37(d). For the reasons explained in this Decision, Crane’s motion is denied.
I
Facts & Travel
This is an asbestos liability suit filed by Plaintiff on behalf of herself and her late
husband, Douglas A. Sweredoski (Sweredoski), who was allegedly exposed to asbestos from
several companies’ products, including Crane’s, during his service in the Navy from 1964 to
1968. Plaintiff filed suit against Crane in March 2011.
Thereafter, Crane propounded several interrogatories, including interrogatory number 40,
which asked for the names of all experts whom Plaintiff intended to call as witnesses at trial, and
interrogatory number 41, which asked for specific information about the nature and subject
matter of each expert’s anticipated trial testimony. In response, in May 2011, Plaintiff identified
Captain Arnold Moore (Moore) as her intended naval expert and provided Crane with a detailed
statement outlining Moore’s qualifications and anticipated testimony.
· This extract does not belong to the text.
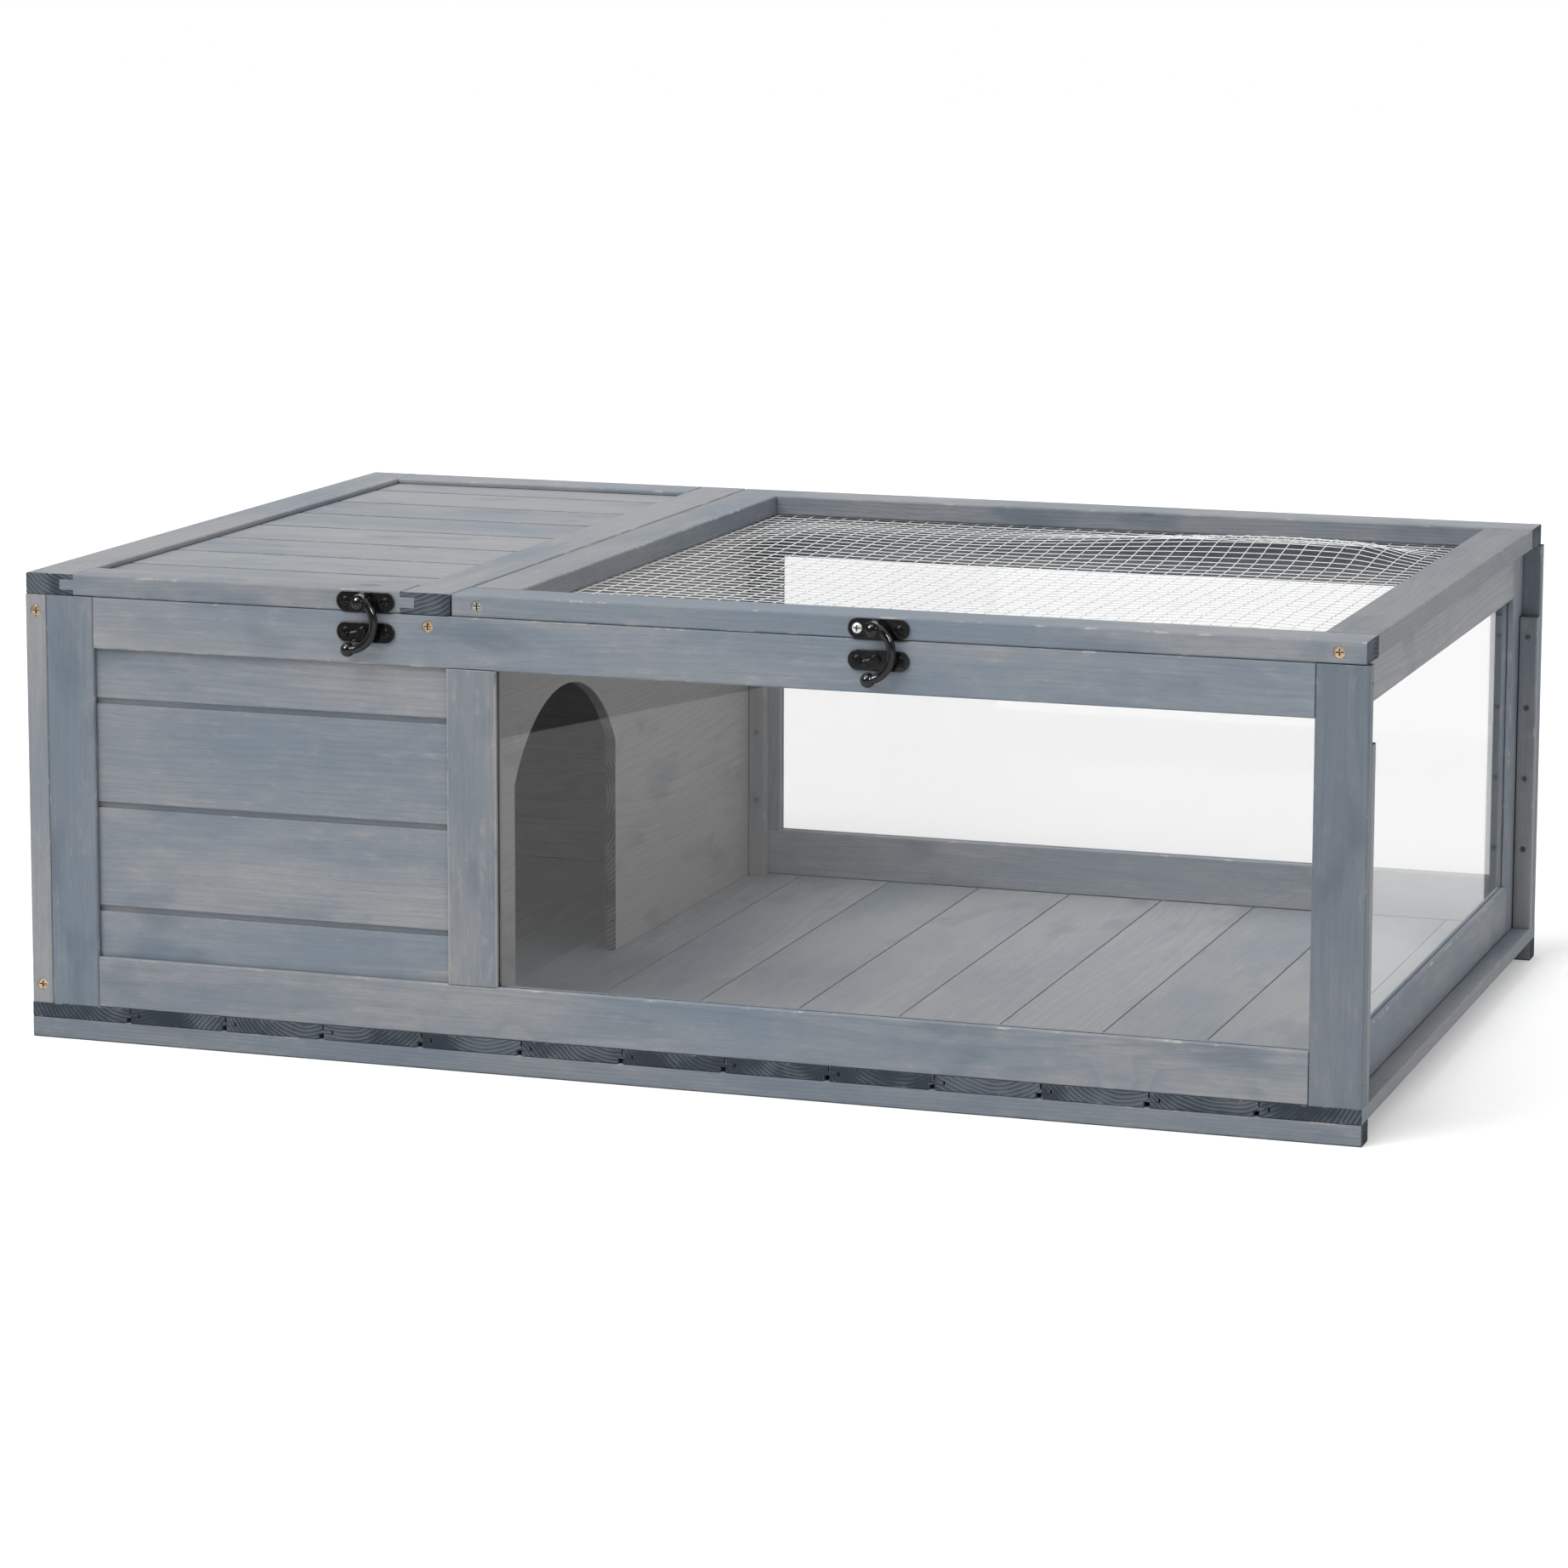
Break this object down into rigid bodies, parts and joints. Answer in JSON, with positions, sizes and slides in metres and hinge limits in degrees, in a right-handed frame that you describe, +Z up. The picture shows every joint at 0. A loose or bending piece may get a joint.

After the parties had
agreed to an October 28, 2013 trial date, however, Plaintiff’s counsel informed Crane’s counsel
on October 1, 2013 that Moore was no longer willing to testify at trial and that Lowell, also a
naval expert, would testify instead of Moore.
At that time, Plaintiff’s counsel also
communicated to Crane’s counsel that Lowell would be available for deposition on November
14, 2013. To date, however, Crane has declined to depose Lowell.
One day after Plaintiff’s announcement that Moore would no longer serve as her expert
witness, on October 2, 2013, the parties agreed to move the trial date to January 13, 2014.
Subsequently, the parties again agreed to continue the trial date until February 10, 2014. Then,
on January 8, 2014, Plaintiff served amended answers to Crane’s interrogatory number 40 and
interrogatory number 41, identifying Lowell as an expert witness and detailing his qualifications
and the substance of his anticipated trial testimony.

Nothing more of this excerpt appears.